Chapter 12: Practical advice is often the advice you're most likely to ignore
Almost 9 years ago I helped start a company called We&Co. We were an Atlanta based startup focused on the hospitality industry (a far cry from what we're doing today but that's a blog for another day). At the time, Scoutmob was the ATL startup focused on hospitality. We reached out to the founders, Mike Tavani and Davíd Payne and asked if we could pick their brains a bit. We honestly didn't expect a response because, you know, they were real cool guys working on real cool stuff and we were just this dumb little company. Much to my surprise, they said "sure, come on over".
We met with them after we'd been a company only a few months. We had an app that had just landed in the app store and not much else. We spent about an hour with them getting some real damn good advice I'm sure. Often when you meet with more seasoned founders you get really lofty advice that's hard to wrap your arms around. "Build something people love". Well no shit. Thanks. Or "make it look awesome". Great, thanks for the hot tip.
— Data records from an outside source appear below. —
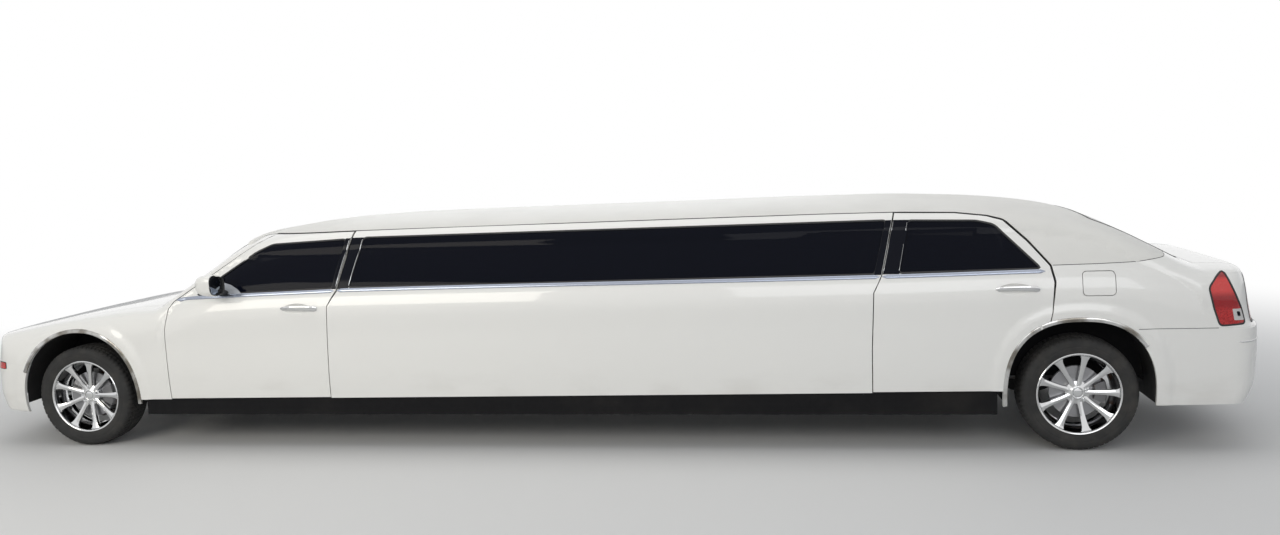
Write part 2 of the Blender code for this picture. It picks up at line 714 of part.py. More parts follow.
def grille_prism(grow=0.0):
    return prism(grown(rounded(grille_outline, 0.04), grow), "x", FRONT - 1.0, GRILLE_BACK)


grille = common(duplicate(shell), grille_prism())
hole = prism(rounded(grown(grille_outline, -GRILLE_RIM), 0.02), "x", FRONT - 1.0, GRILLE_BACK + 0.01)
BAR_STEP = (GRILLE_HALF_HIGH - 0.005) / 5
bars = None
for i in range(9):
    y = (i - 4) * BAR_STEP
    bar = box((FRONT - 0.850, y - 0.006, GRILLE_BOTTOM + 0.01), (FRONT - 0.815, y + 0.006, GRILLE_TOP - 0.01))
    bars = join(bars, bar) if bars else bar
for i in range(4):
    z = GRILLE_BOTTOM + GRILLE_RIM + 0.055 * (i + 1)
    bars = join(bars, box((FRONT - 0.848, -GRILLE_HALF_HIGH, z - 0.006), (FRONT - 0.817, GRILLE_HALF_HIGH, z + 0.006)))
bars = common(bars, prism(rounded(grown(grille_outline, -GRILLE_RIM + 0.004), 0.02), "x", FRONT - 1.0, GRILLE_BACK))
grille = join(cut(grille, hole), bars)
finish(grille, "grille", "chrome")

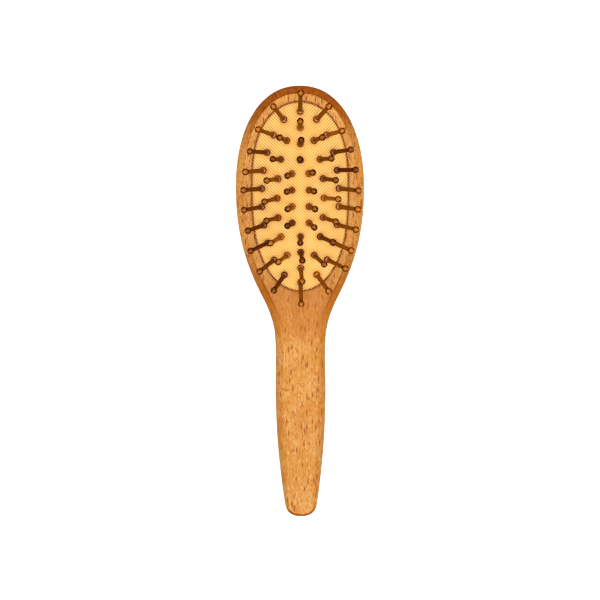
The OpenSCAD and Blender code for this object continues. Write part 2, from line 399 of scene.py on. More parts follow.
def wood_body():
    """The whole wood as ladders of points across its right half, then mirrored."""
    half, normals = wood_outline()
    y = half[:, 1]
    # The head's front edge ends in a small step and a crease, which fade away down the neck.
    stepped = 1 - smooth((STEP_FADE_Y - y) / STEP_FADE_L)
    inner, rim, rim_normals = inner_line(y)
    outside, step_line = outside_loops(half, normals, inner, stepped)
    inside = recess_loops(rim, rim_normals)

    points = np.vstack([outside.reshape(-1, 3), inside.reshape(-1, 3)])
    faces = grid_faces(len(outside), len(y))
    faces += grid_faces(len(inside), len(rim), start=len(outside) * len(y))
    mirrored = points * [-1, 1, 1]
    flipped = [tuple(len(points) + i for i in reversed(face)) for face in faces]
    piece = make_piece("Beech_Body", np.vstack([points, mirrored]), faces + flipped, WOOD_SHARP)

    # The painted shade line shows round the head end and down the neck, and is faint along the head's two
    # sides.
    away = smooth((np.abs(y - LINE_FAINT_Y) - LINE_FAINT_L) / LINE_RISE_L)
    shown = stepped * (LINE_FAINT + (1 - LINE_FAINT) * away)
    line = np.vstack([step_line[stepped > 0], inside[0]])
    paint_crease_shade(piece, line, np.append(shown[stepped > 0], np.full(len(rim), RIM_LINE)))
    paint_end_grain_and_edge_shade(piece, half, normals)
    return piece


def paint_crease_shade(piece, line, strength):
    """Attribute "line": painted shade along the step and the opening, on both halves of the wood."""
    tree = nearest(line)
    values = []
    for x, y, z in vertices_mm(piece):
        _, i, distance = tree.find((abs(x), y, z))
        values.append(strength[i] * math.exp(-((distance / LINE_R) ** 2)))
    paint_point_values(piece, "line", values)


def paint_end_grain_and_edge_shade(piece, half, normals):
    """Attribute "end": strong on the edges round the two ends, which cut across the grain, and weak elsewhere
    as painted shade on the edges.
    """
    tree = nearest(lift(half, 0.0))
    share = EDGE_SHADE_SHARE + (1 - EDGE_SHADE_SHARE) * smooth((np.abs(normals[:, 1]) - END_FACING) / END_TURN)
    values = []
    for x, y, z in vertices_mm(piece):
        _, i, _ = tree.find((abs(x), y, 0.0))
        values.append(share[i] if z < FACE - STEP_H * 0.5 else 0.0)
    paint_point_values(piece, "end", values)


# ---------------------------------------------------------------- pins, read from the frame
PIN_NODES = sorted(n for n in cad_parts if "_pin_" in n)
AXIS_PASSES = 3
DISC_BAND = 0.05
FOOT_DEPTH = 3.3
FOOT_R = 1.9
FOOT_H = 1.2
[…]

But in this meeting, one piece of advice really practical advice stuck out to me:
"Automate nothing right now. You'll be tempted to build this gnarly backend admin thing that automates a bunch of stuff. Don't do it. You have no idea what you're actually building. Therefore, you don't know what to automate".
I recall nodding my head and said "ok. thanks". We left their offices on the westside of Atlanta and went back to our dumpy little garage office. And what did we do LITERALLY THAT DAY?
We started building a bitchin' backend admin. We automated stuff. We built in all these analytics. It was neat stuff man. Our customers were gonna love it. It took us about 3 months if I recall. So that was 3 months of building admin stuff and not consumer facing stuff. Time well spent! Suck it Scoutmob!
Except we had no customers. And they didn't love it. Because what we had built....they didn't need. Or want. We wasted 3 months on something we had been specifically told NOT to do by people who knew a lot more than we did. Such is life I suppose (and such is dispensing advice to new founders; prepare for them to ignore it all).
But it's one of those things that really stuck with me. So much so in fact that I spent the last 20 minutes "cleaning" some data for a beta product of ours that helps healthcare organizations track how much medicine is distributed in remote parts of the world to treat a Neglected Tropical Disease called Schistosomiasis (I totally spelled that without having to look it up!).
The data is collected with SMS because it's the only reliable transport protocol that will work on any kind of phone virtually anywhere in the world. However, as you can imagine, the data comes in unstructured. Given that this product of ours is still in beta, it would be tempted to automate the cleaning of the data. That is, write a bunch of code that can extract the values we want from the mountain of text that can (and does) come in via SMS. This is year THREE of the client using this part of our platform and to this point, we've only automated about 75% of the data cleaning. The other 25% is done by hand. By our team and yours truly. Automating the remaining 25% would take weeks and for what – something we can do by hand in about an hour? On top of that, seeing the actual data helps us understand what's actually happening in the field (going to the field is also helpful).
Will we automate the rest of this? Right now we're only doing this for 1 client in 1 country so the answer is....no. But if we scale this beyond a single client in a single country? Maybe :)
Many thanks to Michael and David for being patient enough to wait 9 years for me to take their advice.